# Did the dog still wag its tail? Pets in divorce



## LongWalk (Apr 4, 2013)

What happened when you split the pets up? Did your ex's attitude toward the animal tell you something?


----------



## smallsteps (Feb 23, 2013)

LongWalk said:


> What happened when you split the pets up? Did your ex's attitude toward the animal tell you something?


I'm not sure what your asking but in my case we have a dog that was like a child to us (yes we also have 3 children but they are older with 15 being the youngest). He adored this dog but knew better then to try & take her from me & the kids. He still visits with her. In the beginning I wouldn't let him visit her at the house because she was so depressed& confused when he left I didn't want to confuse her. I was afraid if she saw him come here she would think he was staying. About 2 months ago I began to let him visit in the backyard. I guess the only thing I can tell you is what his attitude toward her has told me about him is that just maybe there is a shred left of the man I married 25 years ago since hes pretty much become someone I don't recognize anymore.


----------



## familyfirst09 (Dec 6, 2012)

My X left behind his two hunting dogs. In his defense he did try to take one but I refused, I wouldn't let him do that to me or to my D or my other dog. 
He lives with tramp and found out recently she bought a hunting dog. Before when he would come by the house for whatever reason he was very affectionate with the dogs. Now he doesn't even acknowledge them at all and honestly it doesn't seem to bug them either. 
Its a sin tho cause they are hunting dogs which I don't do. But they are happy puppies and get lots of love and attention.
_Posted via Mobile Device_


----------



## smallsteps (Feb 23, 2013)

I'm pretty sure the ow mine left me for & moved in with has a dog of her own. Hes always trying to get our kids to go to his "new house" but never mentions bringing the dog (& no the kids have yet to go to his house). Then when I really thought about it - last year when he would come in the door our dog would sniff him up & down. Maybe I should have paid better attention....


----------



## Chopsy (Oct 10, 2012)

I have three cats and a dog. It's been9 months since left and not once has he been back to see them. Everyone seems to have adjusted now but if he were to visit, I'm sure my dog would think he was moving back. He used to say how much he loved them and now he's just abandoned them as well as me.


----------



## Conrad (Aug 6, 2010)

Chopsy said:


> I have three cats and a dog. It's been9 months since left and not once has he been back to see them. Everyone seems to have adjusted now but if he were to visit, I'm sure my dog would think he was moving back. He used to say how much he loved them and now he's just abandoned them as well as me.


Chops,

The affair fog is thick.

The wayward spouse actually bs's him/herself enough to think that all their problems are in the rearview mirror.

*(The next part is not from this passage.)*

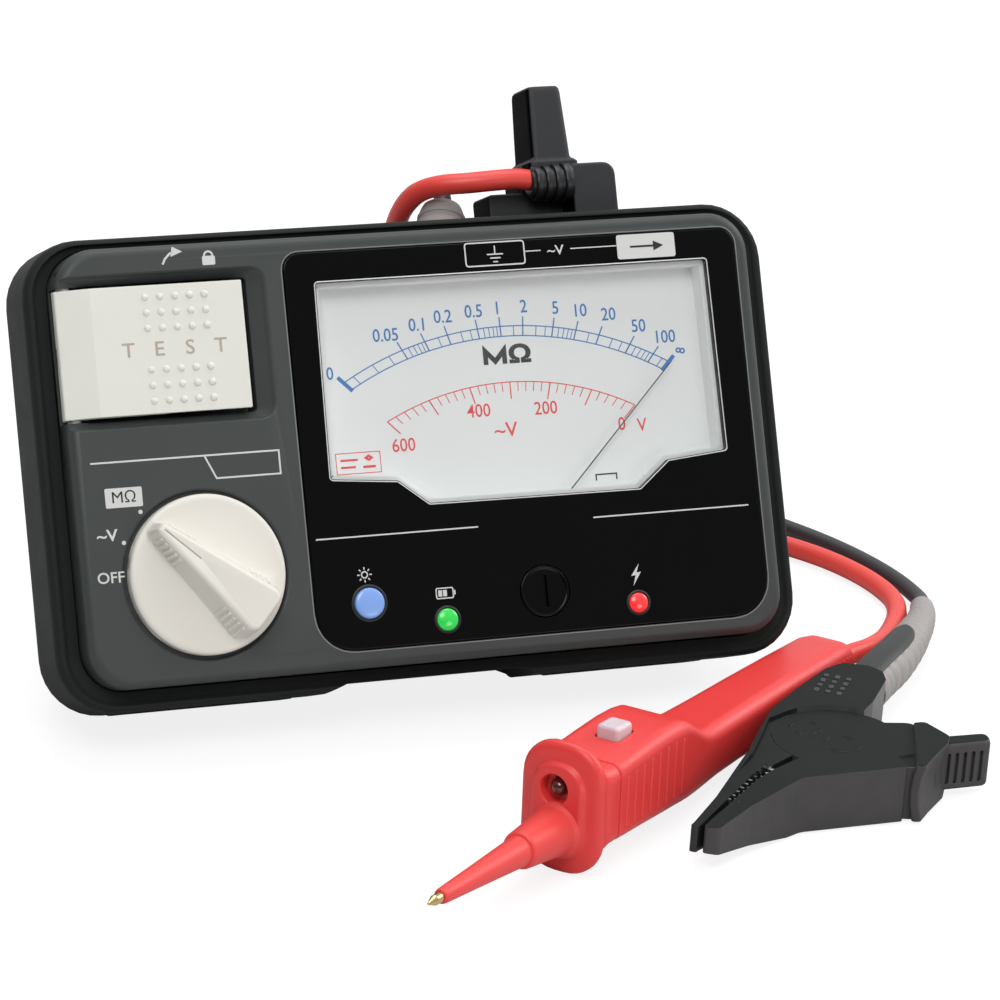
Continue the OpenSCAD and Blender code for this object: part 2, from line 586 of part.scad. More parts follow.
module line_plug() color([0.2, 0.2, 0.21]) in_case() difference() {
    union() {
        slab(-35, -18) rect(42.6, 44, 52.2, 56.3);
        slab(-35, -24.9) rect(26.6, 44, 42.8, 51.6);
        slab(-34, -24.9) rect(33.6, 50, 44, 57.2);
        hull() {
            slab(-33.4, -20.4) rect(34.6, 56.2, 45.4, 57.4);
            slab(-33, -21) rect(35.4, 57.4, 44.8, 58.2);
        }
        hull() {
            slab(-33, -21.4) rect(35.8, 57.4, 44.2, 59);
            slab(-32.6, -22) rect(36.2, 72, 43.6, 73);
        }
    }
    for (x = line_pins) translate([x, 42, terminal_z]) rotate([-90, 0, 0]) cylinder(r = pin_r, h = 4);
    // clear of the case round its mouth
    slab(-36, -33.8) rect(25, 40, 55, 45.5);
    slab(-22.2, -17) rect(25, 40, 55, 45.5);
}

module line_plug_pins() color("gold") in_case() for (x = line_pins) {
    translate([x, 31.5, terminal_z]) rotate([-90, 0, 0]) cylinder(r = pin_r, h = 14.5);
    translate([x, 31.5, terminal_z]) sphere(r = pin_r, $fn = 24);
}

module line_plug_relief() color([0.24, 0.24, 0.25]) in_case()
    translate([42.6, 52.8, -20.6]) rotate([0, -90, 0]) {
        cylinder(r = 3.3, h = 8.4);
        for (i = [0:3]) translate([0, 0, 0.4 + 2.1 * i]) cylinder(r = 4, h = 1.2);
    }

// Boot of the earth plug, a cone that leans up towards its cord
earth_boot_base = [16.6, 43.9, -28];
earth_boot_top = [18.4, 50.4, -30.6];

module earth_plug() color([0.6, 0.58, 0.57]) in_case() difference() {
    d = earth_boot_top - earth_boot_base;
    union() {
        translate(earth_boot_base) rotate([-90, 0, 0]) cylinder(r = 5.7, h = 1.2);
        translate(earth_boot_base + [0, 0.8, 0]) rotate([0, acos(unit(d)[2]), atan2(d[1], d[0])])
            cylinder(r1 = 5.6, r2 = 3.9, h = norm(d) - 0.6);
    }
    translate([earth_x, 42, terminal_z]) rotate([-90, 0, 0]) cylinder(r = pin_r, h = 3);
    slab(-40, -15) rect(5, 35, 30, 43.75);
}

module earth_plug_pin() color("gold") in_case() {
    translate([earth_x, 31.5, terminal_z]) rotate([-90, 0, 0]) cylinder(r = pin_r, h = 13.5);
    translate([earth_x, 31.5, terminal_z]) sphere(r = pin_r, $fn = 24);
}

module red_cord() color([0.9, 0.3, 0.26]) {
    even_tube(curve(red_plug_route, 2), red_d / 2);
    even_tube(curve(red_probe_route, 2), red_d / 2);
}

module black_cord() color([0.24, 0.23, 0.24]) {
    even_tube(curve(black_plug_route, 2), black_d / 2);
    even_tube(curve(black_clip_route, 2), black_d / 2);
}

// Outer shape of a stored coil, so many turns wide and two high
module coil_solid(r, d, z, turns) translate([coil_pos[0], coil_pos[1], z]) difference() {
    cylinder(r = r + turns * d / 2, h = 2 * d, $fn = 64);
    translate([0, 0, -1]) cylinder(r = r - turns * d / 2, h = 2 * d + 2, $fn = 64);
}

module red_coil() color([0.9, 0.3, 0.26]) coil_solid(red_coil_r, red_d, 0, 3);

module black_coil() color([0.24, 0.23, 0.24]) coil_solid(black_coil_r, black_d, 2 * red_d, 4);

// Round-cornered slice across the probe at s, a wide, from b0 to b1
module probe_slice(s, w, b0, b1, r, t = 0.2, side = 0) translate([s, side, (b0 + b1) / 2]) rotate([90, 0, 90])
    linear_extrude(t) round_rect(w, b1 - b0, r, $fn = 32);

module probe_nose() color([0.9, 0.3, 0.29]) in_probe() difference() {
    hull() {
        probe_slice(-2, 15.4, -12.2, 11, 6.5);
        probe_slice(0, 17.6, -13.6, 12.3, 7.2, 3.2);
        probe_slice(4.3, 16.8, -12.8, 11.8, 7);
    }
    translate([-3, 0.6, 3.4]) rotate([0, 90, 0]) cylinder(r = 3, h = 3.2);
    translate([-0.5, 0.6, 3.4]) rotate([0, 90, 0]) cylinder(r = 1.8, h = 3);
    translate([-4, 0, -4.6]) rotate([0, 90, 0]) cylinder(r = 3, h = 10);
}

module probe_lamp() color([0.9, 0.85, 0.85]) in_probe() translate([-0.4, 0.6, 3.4]) {
    rotate([0, 90, 0]) cylinder(r = 1.8, h = 2.8);
    sphere(r = 1.75, $fn = 24);
}

module probe_sleeve() color([0.92, 0.35, 0.33]) in_probe() translate([-2, 0, -4.6]) rotate([0, -90, 0])
    difference() {
        union() {
            translate([0, 0, -5]) cylinder(r = 2.95, h = 6);
            cylinder(r1 = 4.9, r2 = 4.6, h = 3);
            translate([0, 0, 3]) cylinder(r1 = 4.6, r2 = 3.6, h = 10);
            translate([0, 0, 13]) cylinder(r1 = 3.1, r2 = 1.5, h = 26.5);
        }
        translate([0, 0, -6]) cylinder(r = 1, h = 50, $fn = 24);
    }

module probe_pin() color("gold") in_probe() translate([2, 0, -4.6]) rotate([0, -90, 0]) {
    cylinder(r = 1, h = 45.4, $fn = 24);
    translate([0, 0, 45.4]) cylinder(r1 = 1, r2 = 0.25, h = 2, $fn = 24);
}

module probe_handle() color([0.9, 0.3, 0.29]) in_probe() difference() {
    union() {
        hull() {
            probe_slice(4.6, 17.2, -8.1, 7.2, 2.4);
            probe_slice(24, 17.2, -8.4, 8.8, 2.4);
            probe_slice(32, 17, -8.5, 8.6, 2.4);
            probe_slice(45, 14.6, -8.8, 2, 2.6);
        }
        hull() {
            probe_slice(40, 14.2, -8.6, 2.4, 2.8);
            probe_slice(72, 13.2, -8.4, 2.5, 2.8, side = 0.5);
            probe_slice(101, 12.4, -8.2, 2.6, 2.8, side = 0.7);
            probe_slice(106, 10.4, -7.4, 1.4, 3, side = 0.5);
        }
        translate([105.8, 0, -3.4]) rotate([0, 90, 0]) cylinder(r1 = 3.4, r2 = 3, h = 3);
    }
    // well for the button, and the bore for the cord
    translate([14.9, -2.8, 4]) cube([6.2, 5.6, 12]);
    translate([98, 0, -3.4]) rotate([0, 90, 0]) cylinder(r = red_d / 2, h = 14);
    translate([4, 0, -4.6]) rotate([0, 90, 0]) cylinder(r = 3.05, h = 5);
}

module probe_button() color([0.85, 0.8, 0.82]) in_probe() translate([15.2, -2.5, 6.6]) cube([5.6, 5, 4.4]);

// The clip lies on its side: both halves are plates that turn about an upright pin
module clip_front_plan() {
    polygon([[28.3, -107.6], [44.6, -95.4], [58, -88], [60, -82], [78, -77.6], [84.6, -79.2], [84.6, -92],
        [75.2, -92.6], [75.2, -97.5], [53.5, -97.5], [40, -103.6], [31.4, -108.8]]);
    translate(clip_pivot) intersection() {
        circle(leaf_r);
        translate([-leaf_r, -9]) square([2 * leaf_r, 9 + leaf_r]);
    }
}

module clip_rear_plan() polygon([[27.6, -107], [43.6, -94.4], [58.6, -85.6], [63, -86.8], [71, -84.6],
    [72, -78], [80, -70.2], [87, -61], [88, -57.2], [86.4, -54], [81.8, -51.4], [77, -53.4], [68, -60.6],
    [58.6, -69], [51.9, -78.1], [46.3, -86.3], [34.7, -98.7], [26.4, -106.2]]);

// Side profile of the jaws: full thickness at the pivot, a third of it at the tip
module jaw_side(z0, z1) translate([27, -107.4, 0]) rotate([90, 0, 31.8]) translate([0, 0, -40])
    linear_extrude(80) polygon([[-4, 3.4], [2, 3.2], [24, z0], [90, z0], [90, z1], [26, z1], [2, 8.6], [-4, 8.4]]);

module clip_front_jaw() color([0.2, 0.2, 0.21]) difference() {
    union() {
        intersection() {
            union() {
                // leaves of the hinge under and over the rear half, and the solid lever behind them
                slab(0, 3.9) clip_front_plan();
                slab(8.7, clip_h) clip_front_plan();
                slab(3.8, 8.8) intersection() {
                    clip_front_plan();
                    union() {
                        polygon([[20, -112], [27.6, -107.7], [44.4, -95.6], [57.6, -89], [62, -92], [62, -99], [40, -112]]);
                        polygon([[60, -92.5], [74, -88.6], [79, -78.4], [95, -78], [95, -104], [60, -104]]);
                    }
                }
            }
            jaw_side(0, clip_h);
        }
        // flange, its neck, and the grip
        slab(0, clip_h) polygon([[83.6, -80.4], [86.6, -80.4], [88.6, -87.2], [86.8, -90.2], [77.8, -99.2],
            [76.2, -98.2]]);
        slab(0.6, clip_h - 0.8) polygon([[74.8, -95.6], [84, -90], [84, -82], [74.8, -84]]);
        slab(1.2, 11.2) polygon([[84, -89.2], [96.8, -89.2], [98.2, -85.2], [86, -84.6]]);
    }
    translate([clip_pivot[0], clip_pivot[1], -1]) cylinder(r = clip_pin_r, h = 16);
    // slots of the grip
    for (i = [0:5]) translate([88.6 + 1.35 * i, -89.8, 2.8]) cube([0.6, 1.8, 6.8]);
    // seat of the spring round the pin
    translate([clip_pivot[0], clip_pivot[1], 3.8]) cylinder(r = 3.8, h = 5);
}

module clip_rear_jaw() color([0.2, 0.2, 0.21]) difference() {
    union() {
        slab(4.1, 8.5) clip_rear_plan();
        // jaw cover and cable block at full thickness, clear of the front half's leaves
        intersection() {
            slab(0.3, clip_h - 0.4) difference() {
                clip_rear_plan();
                translate(clip_pivot) circle(leaf_r + 0.6);
                polygon([[27.6, -107], [43.6, -94.4], [59.2, -85.2], [66, -76], [79, -74.4],
                    [96, -80], [96, -112], [30, -112]]);
            }
            jaw_side(0.3, clip_h - 0.4);
        }
    }
    translate([clip_pivot[0], clip_pivot[1], -1]) cylinder(r = clip_pin_r + fit, h = 16);
    translate([clip_pivot[0], clip_pivot[1], 3.8]) cylinder(r = 3.8, h = 5);
    even_tube(curve([boot_route[5], boot_route[6], boot_route[7] - [0.5, 0.6, 0]], 2), 4.6);
}

// Toothed metal strips along the jaw line
module tooth_row(side) for (i = [0:5]) translate([36.6 + 2.5 * i, -100.9 + 1.9 * i, 4.6])
    rotate(37) translate([0, side > 0 ? 0.45 : -1.75, 0]) cube([1.6, 1.3, 3.4]);

module clip_front_teeth() color("silver") tooth_row(-1);

module clip_rear_teeth() color("silver") tooth_row(1);

module clip_pin() color([0.3, 0.3, 0.31]) translate([clip_pivot[0], clip_pivot[1], 0])
    cylinder(r = clip_pin_r, h = clip_h);

module clip_spring() color("silver") translate([clip_pivot[0], clip_pivot[1], 4.3]) difference() {
    cylinder(r = 3.3, h = 4);
    translate([0, 0, -1]) cylinder(r = clip_pin_r + 0.3, h = 6);
}

module clip_boot() color([0.6, 0.58, 0.57]) {
    path = curve(boot_route, 3);
    last = len(path) - 1;
    tube(path, [for (i = [0:last]) i < last * 0.75 ? 2.3 + 2.5 * i / last / 0.75 : 4.8], 12);
}

protector();
rear_case();
front_case();
front_panel();
window_lens();
scale_plate();
pointer();
moving_coil();
taut_band();
meter_magnet();
meter_body();
zero_adjuster();
light_button();
light_switch();
display_board();
battery_led();
hazard_led();
knob();
knob_shaft();
rotary_switch();
measure_lever();
measure_pin();
measure_spring();
measure_switch();
main_board();
power_board();
transformer();
battery_box();
batteries();
battery_contacts();
battery_cover();
battery_cover_screw();
case_screws();
rubber_feet();
tilt_stand();
line_socket();
earth_socket();
line_plug();
line_plug_pins();
line_plug_relief();
earth_plug();
earth_plug_pin();
red_cord();
red_coil();
black_cord();
black_coil();
probe_handle();
probe_nose();
probe_sleeve();
probe_pin();
probe_lamp();
probe_button();
clip_front_jaw();
clip_rear_jaw();
clip_front_teeth();
clip_rear_teeth();
clip_pin();
clip_spring();
clip_boot();
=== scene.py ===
"""Dresses the needle insulation tester: its looks, leads, lamps and camera.

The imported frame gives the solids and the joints. Sizes here are millimetres in
the case's, the probe's or the table's own axes; a placement matrix turns them
into metres of the shared frame.
"""

from __future__ import annotations

import json
import logging
import math
from collections.abc import Callable, Sequence
from dataclasses import dataclass, field
from enum import Enum

import bmesh
import bpy
from mathutils import Matrix, Vector

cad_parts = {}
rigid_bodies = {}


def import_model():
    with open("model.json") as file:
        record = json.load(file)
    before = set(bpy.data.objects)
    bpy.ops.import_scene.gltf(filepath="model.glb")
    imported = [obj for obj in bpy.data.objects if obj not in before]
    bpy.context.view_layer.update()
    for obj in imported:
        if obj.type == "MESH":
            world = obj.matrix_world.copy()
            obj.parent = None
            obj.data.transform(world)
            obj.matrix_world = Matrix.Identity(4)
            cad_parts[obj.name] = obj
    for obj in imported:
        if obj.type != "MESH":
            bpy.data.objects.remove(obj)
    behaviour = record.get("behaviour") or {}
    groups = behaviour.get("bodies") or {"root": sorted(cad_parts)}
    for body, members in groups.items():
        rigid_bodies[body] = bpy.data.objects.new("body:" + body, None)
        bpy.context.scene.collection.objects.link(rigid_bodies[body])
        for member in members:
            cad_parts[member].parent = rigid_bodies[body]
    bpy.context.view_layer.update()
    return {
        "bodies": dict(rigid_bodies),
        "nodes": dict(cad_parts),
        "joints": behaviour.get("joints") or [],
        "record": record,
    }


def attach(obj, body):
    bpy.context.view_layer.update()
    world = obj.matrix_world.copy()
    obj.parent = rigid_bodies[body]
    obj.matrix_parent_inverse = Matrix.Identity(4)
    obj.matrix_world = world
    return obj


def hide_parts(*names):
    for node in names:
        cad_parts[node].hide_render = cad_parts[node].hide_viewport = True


LOG = logging.getLogger("tester")
MM = 0.001
Flat = tuple[float, float]
Triple = tuple[float, float, float]

LEAN = math.radians(26.5)
CASE_MIDDLE = Vector((0, -25.15, 55.849))
TABLE_PLACE = Matrix.Scale(MM, 4)
CASE_PLACE = (
    TABLE_PLACE
    @ Matrix.Translation(CASE_MIDDLE)
    @ Matrix.Rotation(math.pi / 2 - LEAN, 4, "X")
)
PROBE_PLACE = (
    TABLE_PLACE
    @ Matrix.Translation((1.9, -102.05, 13.8))
    @ Matrix.Rotation(math.radians(37.3), 4, "Z")
    @ Matrix.Rotation(math.radians(2.2), 4, "Y")
    @ Matrix.Rotation(math.radians(-3), 4, "X")
)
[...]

This allows them to not even worry about loyal innocent animals.

Very very cold-blooded behavior, but based on an illusion.


----------



## ReGroup (Dec 6, 2012)

Conrad said:


> Chops,
> 
> The affair fog is thick.
> 
> ...


I like it when they snap of it and notice the wreckage left behind.

Must be an empty feeling.
_Posted via Mobile Device_


----------



## Conrad (Aug 6, 2010)

ReGroup said:


> I like it when they snap of it and notice the wreckage left behind.
> 
> Must be an empty feeling.
> _Posted via Mobile Device_


Exposure is a wonderful thing


----------



## mrtickle (Jan 29, 2013)

We have a lovely cat, who we have had since it was born. She doted over it, and it always tended to look to her first rather than me if it wanted to curl up next to someone.

She just walked away from the cat, and the only comment she has made since is that she doesn't like coming back over as she 'doesn't like facing' the cat!

It actually surprised me how easily she left the cat, more than how easily she left me in many ways!


----------



## LivingAgain (Jun 12, 2013)

We have 2 cats, 2 dogs and a bunny. I moved out with the kids to an apartment that did not accept dogs. We took the cats and bunny. 

I love our cats and one is son's, one is D's. I am a dog person. Our 2 were rescues and I was beside myself not being able to take them! My oldest D took our pug and is fostering her until I move back to her area and can have her back.

I had to leave our ridgeback with STBXH because she is so big, I couldn't find anyone to foster her for me. It kills me that I couldn't take her. I have resigned myself to the fact that I will never have her back. I visited her with the kids for a while after I moved out but lately STBXH always has an excuse that we can't come over and see her....

He has moved on to a new life with POSOW and is taking the dog with him...he would have rather continued his affair and have one dog than his own children and all pets living with him...he always hated the cats anyway.


----------



## somethingnewmaybe (May 12, 2013)

My wife had a dog and left it with me as she moved into an apartment. At first I couldn't figure it out, I mean why leave your dog? Does she want to come back? I tried to R for 2 months before realizing it was all fake. I returned her dog because I felt like I was being used. By that evening her dog was permanently at another friends house because it was "unfair to have him in an apartment". I WAS being used....


----------



## vi_bride04 (Mar 28, 2012)

We had 3 at the time I left. I took the dobe I adopted and the Aussie he got from a coworker since they both got along so good. I left an Aussie/lab mix who exH picked out himself. 

Within 2 months his dog was at the humane society. They called me to release him to be adopted as I was listed on the microchip as the contact. He has no shame who he abandons.....kids, wives, dogs, financial obligations....he just plain sucks. He wanted to keep my dobe too!!! Can't even imagine what would have happened to him if I conceded on that (which I almost did)


----------